● Do this:
Show every line in the records below that contains the word "code".

● Task input:
%%

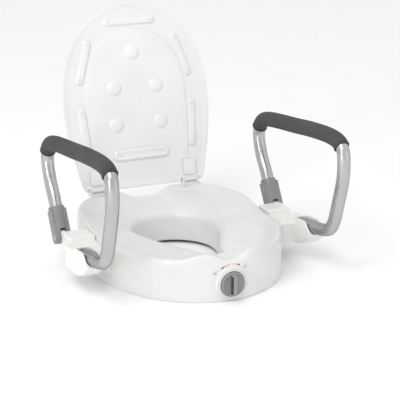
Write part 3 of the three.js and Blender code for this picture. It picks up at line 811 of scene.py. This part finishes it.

%%
%%

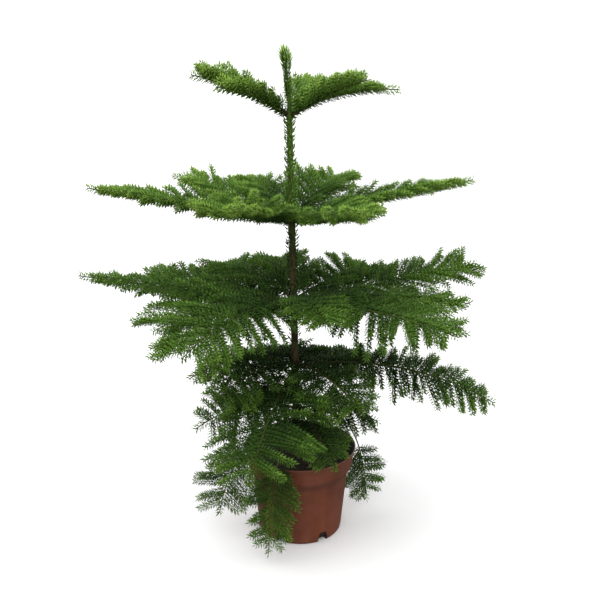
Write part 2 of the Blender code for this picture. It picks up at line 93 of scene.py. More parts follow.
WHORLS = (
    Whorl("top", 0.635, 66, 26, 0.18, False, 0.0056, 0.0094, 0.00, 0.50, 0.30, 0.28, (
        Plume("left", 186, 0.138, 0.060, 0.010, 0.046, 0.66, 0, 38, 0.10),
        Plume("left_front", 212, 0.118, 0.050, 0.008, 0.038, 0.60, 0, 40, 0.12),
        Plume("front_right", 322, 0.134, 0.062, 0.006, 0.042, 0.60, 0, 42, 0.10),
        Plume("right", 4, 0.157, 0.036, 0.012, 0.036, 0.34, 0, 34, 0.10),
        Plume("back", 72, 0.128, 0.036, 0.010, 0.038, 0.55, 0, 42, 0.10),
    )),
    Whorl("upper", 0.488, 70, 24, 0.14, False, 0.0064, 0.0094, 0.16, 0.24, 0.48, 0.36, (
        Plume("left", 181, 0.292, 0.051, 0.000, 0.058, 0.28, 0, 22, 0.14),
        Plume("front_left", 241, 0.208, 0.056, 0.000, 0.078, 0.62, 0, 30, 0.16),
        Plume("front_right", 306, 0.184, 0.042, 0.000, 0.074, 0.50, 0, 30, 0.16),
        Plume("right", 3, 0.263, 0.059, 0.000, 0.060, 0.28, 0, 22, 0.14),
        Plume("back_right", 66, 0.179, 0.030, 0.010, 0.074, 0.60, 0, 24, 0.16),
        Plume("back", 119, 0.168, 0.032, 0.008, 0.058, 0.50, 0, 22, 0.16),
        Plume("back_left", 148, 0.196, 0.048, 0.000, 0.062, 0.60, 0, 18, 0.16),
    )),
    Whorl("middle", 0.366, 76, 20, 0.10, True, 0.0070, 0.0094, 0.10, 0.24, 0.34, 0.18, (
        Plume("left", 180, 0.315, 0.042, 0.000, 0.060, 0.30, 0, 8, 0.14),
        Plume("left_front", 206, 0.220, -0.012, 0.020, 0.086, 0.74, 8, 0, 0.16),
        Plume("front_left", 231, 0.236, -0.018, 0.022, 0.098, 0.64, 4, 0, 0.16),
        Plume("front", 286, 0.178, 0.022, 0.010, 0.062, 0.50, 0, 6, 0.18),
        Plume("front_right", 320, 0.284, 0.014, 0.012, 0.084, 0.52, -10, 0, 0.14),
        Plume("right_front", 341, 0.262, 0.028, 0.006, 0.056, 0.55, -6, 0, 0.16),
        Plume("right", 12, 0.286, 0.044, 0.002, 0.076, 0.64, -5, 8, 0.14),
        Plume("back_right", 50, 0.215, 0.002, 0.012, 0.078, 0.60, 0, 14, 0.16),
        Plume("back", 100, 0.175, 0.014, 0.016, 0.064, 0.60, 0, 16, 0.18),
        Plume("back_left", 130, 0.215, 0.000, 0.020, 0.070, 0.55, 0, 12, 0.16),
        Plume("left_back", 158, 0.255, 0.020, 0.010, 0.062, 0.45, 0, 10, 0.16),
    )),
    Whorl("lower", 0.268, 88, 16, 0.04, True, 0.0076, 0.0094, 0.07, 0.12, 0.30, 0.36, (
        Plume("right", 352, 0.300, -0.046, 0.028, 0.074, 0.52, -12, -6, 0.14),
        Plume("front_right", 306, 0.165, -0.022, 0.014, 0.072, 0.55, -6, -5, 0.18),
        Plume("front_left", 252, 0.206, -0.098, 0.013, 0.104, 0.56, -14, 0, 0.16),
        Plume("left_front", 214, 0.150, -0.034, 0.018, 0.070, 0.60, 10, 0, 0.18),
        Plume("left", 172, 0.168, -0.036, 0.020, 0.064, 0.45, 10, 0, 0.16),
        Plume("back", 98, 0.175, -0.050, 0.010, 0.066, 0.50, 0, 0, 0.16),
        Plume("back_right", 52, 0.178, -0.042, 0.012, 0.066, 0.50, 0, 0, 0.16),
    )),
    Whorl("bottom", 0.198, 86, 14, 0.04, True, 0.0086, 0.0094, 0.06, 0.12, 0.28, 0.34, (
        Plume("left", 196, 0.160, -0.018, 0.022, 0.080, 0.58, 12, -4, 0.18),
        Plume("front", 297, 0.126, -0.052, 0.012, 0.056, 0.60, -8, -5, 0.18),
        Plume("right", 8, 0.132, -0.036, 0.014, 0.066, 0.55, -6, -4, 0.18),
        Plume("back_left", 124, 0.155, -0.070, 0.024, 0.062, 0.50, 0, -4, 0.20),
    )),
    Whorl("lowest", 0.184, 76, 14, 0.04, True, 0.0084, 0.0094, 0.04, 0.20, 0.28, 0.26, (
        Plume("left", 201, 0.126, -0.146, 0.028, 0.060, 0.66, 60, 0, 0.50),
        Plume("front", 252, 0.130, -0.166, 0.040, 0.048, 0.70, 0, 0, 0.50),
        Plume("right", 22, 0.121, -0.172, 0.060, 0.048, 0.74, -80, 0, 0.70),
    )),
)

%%
%%

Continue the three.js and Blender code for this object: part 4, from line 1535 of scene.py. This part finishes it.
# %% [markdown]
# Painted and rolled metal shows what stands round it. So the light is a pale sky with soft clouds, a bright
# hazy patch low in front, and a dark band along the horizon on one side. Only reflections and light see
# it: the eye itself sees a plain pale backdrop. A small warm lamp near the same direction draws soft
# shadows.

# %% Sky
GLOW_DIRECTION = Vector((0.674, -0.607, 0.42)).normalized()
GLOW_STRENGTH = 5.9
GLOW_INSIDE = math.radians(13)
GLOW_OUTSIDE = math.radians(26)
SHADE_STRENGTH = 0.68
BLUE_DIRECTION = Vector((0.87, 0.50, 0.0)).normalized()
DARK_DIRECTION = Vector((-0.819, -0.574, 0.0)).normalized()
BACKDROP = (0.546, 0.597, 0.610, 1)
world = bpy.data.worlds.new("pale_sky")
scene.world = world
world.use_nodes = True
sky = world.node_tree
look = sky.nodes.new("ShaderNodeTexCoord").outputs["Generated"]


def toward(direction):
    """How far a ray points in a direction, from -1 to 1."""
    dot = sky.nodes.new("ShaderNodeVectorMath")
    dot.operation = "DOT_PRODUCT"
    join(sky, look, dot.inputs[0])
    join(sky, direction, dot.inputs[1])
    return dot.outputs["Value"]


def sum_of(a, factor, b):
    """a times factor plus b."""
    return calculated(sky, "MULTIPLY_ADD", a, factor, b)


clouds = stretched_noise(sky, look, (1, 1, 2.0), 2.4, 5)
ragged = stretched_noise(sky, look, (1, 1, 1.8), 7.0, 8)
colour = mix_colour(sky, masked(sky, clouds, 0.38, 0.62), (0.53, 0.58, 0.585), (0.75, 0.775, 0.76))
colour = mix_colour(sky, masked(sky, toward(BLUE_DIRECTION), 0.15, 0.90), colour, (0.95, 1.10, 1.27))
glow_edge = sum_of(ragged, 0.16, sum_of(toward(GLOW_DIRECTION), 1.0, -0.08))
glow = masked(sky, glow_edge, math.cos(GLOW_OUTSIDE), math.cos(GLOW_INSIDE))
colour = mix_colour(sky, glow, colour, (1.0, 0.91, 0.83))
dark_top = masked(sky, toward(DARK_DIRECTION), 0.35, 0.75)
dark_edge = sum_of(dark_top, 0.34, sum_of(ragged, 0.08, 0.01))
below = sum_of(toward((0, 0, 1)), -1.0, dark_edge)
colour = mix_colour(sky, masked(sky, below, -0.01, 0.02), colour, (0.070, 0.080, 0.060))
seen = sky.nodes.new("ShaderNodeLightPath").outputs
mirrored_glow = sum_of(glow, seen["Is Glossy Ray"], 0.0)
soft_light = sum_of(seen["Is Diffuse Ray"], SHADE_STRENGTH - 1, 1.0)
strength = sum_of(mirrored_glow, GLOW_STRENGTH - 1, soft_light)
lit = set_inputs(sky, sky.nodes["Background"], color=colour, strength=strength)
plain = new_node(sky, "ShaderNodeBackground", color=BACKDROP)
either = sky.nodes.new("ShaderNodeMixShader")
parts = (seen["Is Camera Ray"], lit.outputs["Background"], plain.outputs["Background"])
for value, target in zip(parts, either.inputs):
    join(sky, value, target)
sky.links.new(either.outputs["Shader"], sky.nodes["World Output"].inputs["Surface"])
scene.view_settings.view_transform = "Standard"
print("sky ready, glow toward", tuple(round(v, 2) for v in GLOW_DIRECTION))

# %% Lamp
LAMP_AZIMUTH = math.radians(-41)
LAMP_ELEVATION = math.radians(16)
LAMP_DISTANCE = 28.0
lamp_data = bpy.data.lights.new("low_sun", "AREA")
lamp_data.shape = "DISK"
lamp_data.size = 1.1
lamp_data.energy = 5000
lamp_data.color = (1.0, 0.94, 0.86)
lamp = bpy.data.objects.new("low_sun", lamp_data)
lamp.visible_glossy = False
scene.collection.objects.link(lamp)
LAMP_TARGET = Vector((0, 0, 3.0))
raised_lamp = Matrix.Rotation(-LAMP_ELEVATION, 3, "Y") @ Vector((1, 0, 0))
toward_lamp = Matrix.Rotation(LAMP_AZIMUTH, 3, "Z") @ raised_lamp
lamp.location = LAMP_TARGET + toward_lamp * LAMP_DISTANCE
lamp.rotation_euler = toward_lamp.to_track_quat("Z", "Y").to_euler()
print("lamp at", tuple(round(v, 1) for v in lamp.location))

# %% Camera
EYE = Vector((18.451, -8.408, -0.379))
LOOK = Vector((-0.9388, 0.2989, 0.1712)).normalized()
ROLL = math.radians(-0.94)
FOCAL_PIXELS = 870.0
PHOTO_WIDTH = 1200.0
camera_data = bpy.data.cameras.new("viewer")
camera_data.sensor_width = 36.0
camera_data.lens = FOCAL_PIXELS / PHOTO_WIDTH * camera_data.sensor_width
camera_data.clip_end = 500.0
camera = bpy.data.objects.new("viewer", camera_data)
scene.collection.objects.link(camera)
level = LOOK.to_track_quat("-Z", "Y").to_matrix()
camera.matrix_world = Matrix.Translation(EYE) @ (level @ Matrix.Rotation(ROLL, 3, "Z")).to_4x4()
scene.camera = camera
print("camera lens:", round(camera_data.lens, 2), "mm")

%%

● Result of this exercise:
Write part 3 of the three.js and Blender code for this picture. It picks up at line 811 of scene.py. This part finishes it.
Write part 2 of the Blender code for this picture. It picks up at line 93 of scene.py. More parts follow.
Continue the three.js and Blender code for this object: part 4, from line 1535 of scene.py. This part finishes it.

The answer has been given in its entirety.